The Last Summers by Jewel Enrile
Summer has become nothing more than a prelude to rain, a brief window of time to allow for the rejoice of sunlight where mere drizzle is miraculous. March approaches, and summer creeps in, inch by inch, taking minute after minute of cold evenings. The glowing sunset fades into pale yellows and dark blues.
It doesn’t hold as much promise as before: the rolling waves, brief escapes, long trips, places you’ve never heard of before, family feasts with relatives whose strange faces claim to remember you. The smell of pool water. The music at the beach.
But this longing is hardly new. I know these thoughts have visited before. Who doesn’t fall for the illusion of summer? Who doesn’t pack more swimsuits than they should or more books they claim they’ll finish under the sun for light summer reading? Isn’t it just one of those things where wonder has an inverse relationship with age? Like Christmas. The older you get, the more contrived the festivities are.
But you still pretend to go along, plastering on a smile for the Christmas cheer. I know I still do. So when summer rolls around, you pack more swimsuits than you should and cram paperbacks into every available corner, hoping you get a chance to read. When things don’t go as they should — and they never do — you quietly unpack the unused swimsuits, the unopened books.
It could have happened. That’s the difference. Everything could have fallen into a perfect place, if only…
If only your aunt didn’t insist on taking you to this new restaurant. If only the sun wasn’t so harsh. If only you hadn’t fallen asleep right at sunset.
So in the end, you have enough hope for the next summer. The days are long, and anything could happen. You could meet someone, attend a private party, fall asleep on the shore while reading, win a sandcastle competition, try the most delicious food.
You could dream.
Maybe I’m an escapist. Maybe it’s the natural naivety that comes with youth and slowly wanes every year. Maybe it’s because the world is unraveling, and it always has been, and I’m sitting in front of a desk, making notes about plays to present to my class next week. Maybe it’s because — beyond tomorrow — I see no future forthcoming. I just know the days will come, and I will endure every single one.
How’d you spend the last summer you remember?
“I don’t really do summer stuff,” my boyfriend replied, eyes to the ceiling.
“No swimming?”
“We do go sometimes, but it’s not in summer.”
“We hiked,” I reminded him. “April.”
“Really?” I felt him looking at me, but I was busy looking through my own memories, counting back the years.
I remembered the hot sun, the coconuts from huts at the foot of the trail, the rocky paths. The breakfast at Jollibee at 3 a.m., when Cubao was just stirring awake. The view at the top. The rocks we sat on, too close to the edge, and my nervous smile for the camera.
“Was that the last summer?” There was still a note of disbelief in his voice.

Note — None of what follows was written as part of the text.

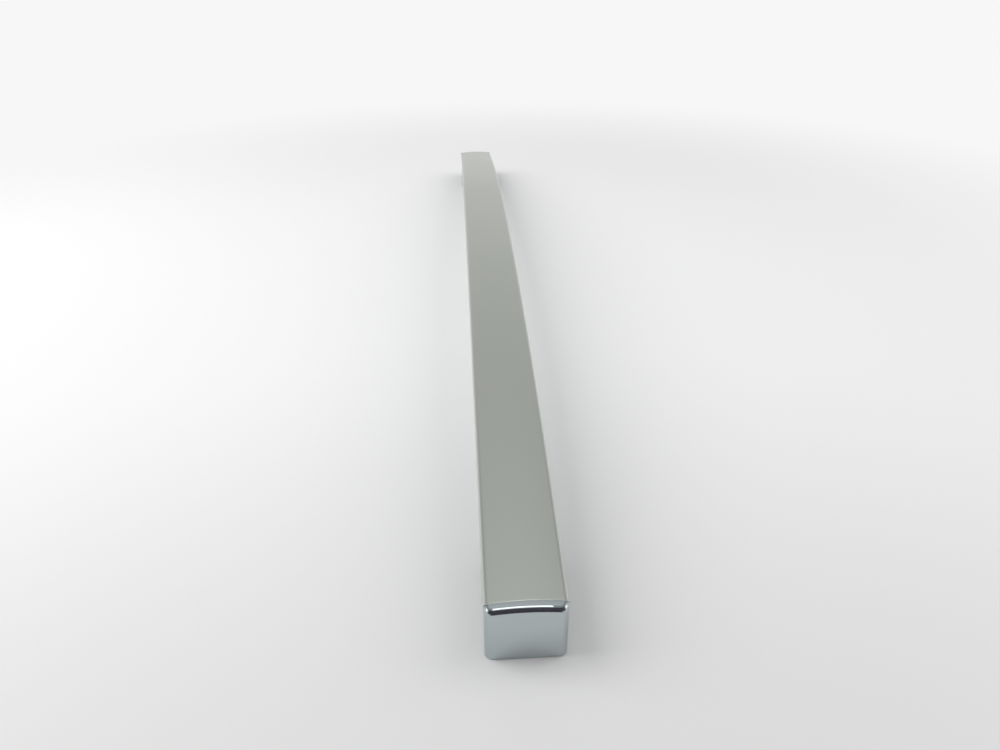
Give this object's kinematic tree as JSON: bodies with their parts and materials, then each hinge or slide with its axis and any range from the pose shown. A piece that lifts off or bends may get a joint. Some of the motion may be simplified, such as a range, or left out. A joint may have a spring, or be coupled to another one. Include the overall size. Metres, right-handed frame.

I nodded. “2019,” I confirmed.
Soon after, we graduated high school, entered college in two different regions, and suffered too many breakdowns since. Before college, my family and I went to Pangasinan under the guise of celebrating my birthday. We went off-the-grid for a weekend on a self-sustaining farm in Rizal. We ate vegan food, swam in rivers, trekked in the mornings. There was a waterfall. Deep water has always scared me, and I didn’t know how to swim. But I floated in the water anyway, held up by a life jacket. The day seemed endless. Before we left, I wrote my name in the sand before the waves washed it away.
A friend no longer remembered when her last summer was. I watched her grasp for words before she shrugged and chuckled. It was a long time ago, she said. I turned to another group of friends, but most of them no longer remember. Or they don’t answer.
There’s a pattern with all the group chats my friends have: there’s a habit of collective longing. We sound like broken records of what-could-have-beens. But when our last memories of each other dry up — saying goodbye from the car, the unplanned lunch, the see-you-tomorrows that never came to fruition — we go back to asking what the others have been doing. The answers are routine. Working. Studying. Lost in some books. Lost in a new game. Lost in coping.
The phone has stopped buzzing.
The headlines get bloodier each week. I apply for jobs in a frenzy, cramming more into my school schedule, afraid of the consequences if something adverse happens.
I attended a dream analyzing group where the dreamer sees a wall of water. I’ve always had vivid dreams to the point I felt like I was living a double life whenever I was unconscious, but I start losing track of them each time I wake up. I wanted to go back, fill in my role in a surreal world, albeit through another person. A yellow, sandy path appears, and though they were afraid, they managed to run. The urgency propelled them forward until they saw glowing houses to seek refuge in.
I told the group it was a show of strength to still continue forward. Despite the fear, the overwhelming walls, the water threatening to swallow you up. I remembered myself floating, looking up at the sky, mentally making a note to come back next summer.
I want to believe there is much more to come. I could hug my friends tightly again, make plans for the summer, wander through different places, play pretend, fall in love with possibilities. Losing all our best moments is a myth, and there’s so much more to come. Repeat until true.
Before I sleep, I think of running to a glowing house.